On this date, seven years ago, I had nothing to do. I had just got done with my IIT-JEE. We still sent Orkut scraps to each other, and touching and swiping my mobile phone screen used to be one-sided love. Loves of my life too were still one-sided, and one side of my PC was a swollen box. I still watched cricket matches on the telly. I was 17.
All I knew about religion was that “everyone-who-believes-in-God-is-irrational”. All I knew about politics was “they-are-all-thieves”. All I knew about feminism was that “everyone-who-discriminates-is-an-idiot”.
So, on this date, seven years ago, I had nothing to do, and I started writing my first piece of recreational creative writing. I wrote about how doomsday is inevitable and in fact desirable, and why it’s crazy to go crazy about the Mayan prediction about 2012.

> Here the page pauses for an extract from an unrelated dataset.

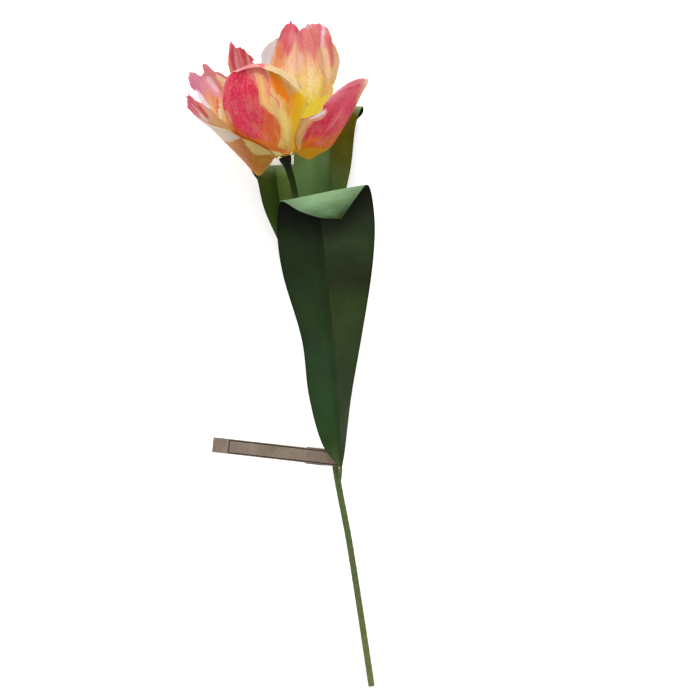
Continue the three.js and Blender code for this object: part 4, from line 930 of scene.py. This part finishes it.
PETAL_PAPERS = {  # the face on the side of the sheet's normal, and the other face
    "petal_front": (FRONT_OUTSIDE, FRONT_INSIDE),
    "petal_right": (RIGHT_OUTSIDE, RIGHT_INSIDE),
    "petal_left_low": (LOW_OUTSIDE, LOW_INSIDE),
    "petal_left_high": (HIGH_INSIDE, HIGH_OUTSIDE),
    "petal_back_left": (BACK_LEFT_INSIDE, BACK_LEFT_OUTSIDE),
    "petal_back_right": (BACK_RIGHT_INSIDE, BACK_RIGHT_OUTSIDE),
}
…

That turned out to be the last time in life when I had nothing to do, yet I fell in love with holidays. Holidays, after all, gave me more time to create. It was too mainstream to consume others’ work. And holidays also gave me more time to teach myself skills – having others teach you, also, was too mainstream.
These seven years, the team I built created work that was part of the discourse around corruption, rape, gender equality, and general elections. We created stories that were shared thousands of times on social media. We brought satire to the 20-somethings and got them to think beyond their sitcoms and Facebook selfies. This team of inexperienced youngsters soon won international awards twice for great, impactful content and for support to young writers.
Writing introduced me to the diversity of the world, shaping the mindsets I hold and evolving my critical thought early on. I still recommend writing as the best method to get clarity of thought, and to understand yourself better.
I saw humbling failure and I saw flattering fanmails. We got great comments and unprintable abuses. I saw 15-hour-workdays and I saw effortlessly managing a thousand Facebook shares for a story. But funnily, it was not until early 2015 – by which time I was a teacher and had hid myself back into anonymity – when I finally became perfectly sure of why I do what I do. When this happened, I moved to journalism.
The ten months at J-school have been a crucial stepback from the madness – to reflect and redress. I’ve learned from the reflection as much as I did from the earlier work. But I’ll continue to write.